The two parameters are saved in instance variables of the same name.

### Methods

* `parse_journal_section(self)`<br>
Parses the stored journal section tag for information.
* `parse_journal_page(self)`<br>
Parses the stored journal page for information.

## SubPartial

This lightweight submission object is used to contain the information gathered when parsing gallery, scraps, favorites and search pages. It contains only the following fields:

* `id` submission id
* `title` submission title
* `author` submission author
* `rating` submission rating [general, mature, adult]
* `type` submission type [text, image, etc...]

`SubPartial` can be directly casted to a dict object or iterated through.

### Init

`__init__(sub_figure: bs4.element.Tag)`

`SubPartial` init needs a figure tag taken from a parsed page. The tag is saved in instance variable of the same name.

### Methods

* `parse_figure_tag()`<br>
Parses the stored submission figure tag for information.

## Sub

The main class that parses and holds submission metadata.

* `id` submission id
* `title` submission title
* `author` submission author
* `date` upload date in YYYY-MM-DD format
* `tags` tags list
* `category` category \*
* `species` species \*
* `gender` gender \*
* `rating` rating \*
* `description` the description as an HTML formatted string
* `file_url` the url to the submission file

\* these are extracted exactly as they appear on the submission page

`Sub` can be directly casted to a dict object and iterated through.

### Init

`__init__(self, sub_page: bs4.BeautifulSoup = None)`

To initialise the object, An optional `bs4.BeautifulSoup` object is needed containing the parsed HTML of a submission page.

The `sub_page` argument is saved as an instance variable and is then parsed to obtain the other fields.

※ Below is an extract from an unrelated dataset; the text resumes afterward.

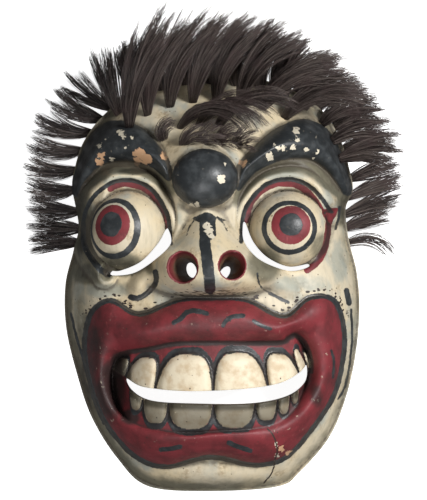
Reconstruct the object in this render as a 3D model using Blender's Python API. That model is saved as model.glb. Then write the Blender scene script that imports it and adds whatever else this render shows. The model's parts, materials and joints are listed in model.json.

If no `sub_page` is passed then the object fields will remain at their default - empty - value.

### Methods

* `parse_page()`<br>
Parses the stored submission page for metadata.

## Examples

To see examples of the various functionalities of the module, use the scripts located in the examples folder.
These can be run directly, provided the requirements are met.

See the specific scripts for more details.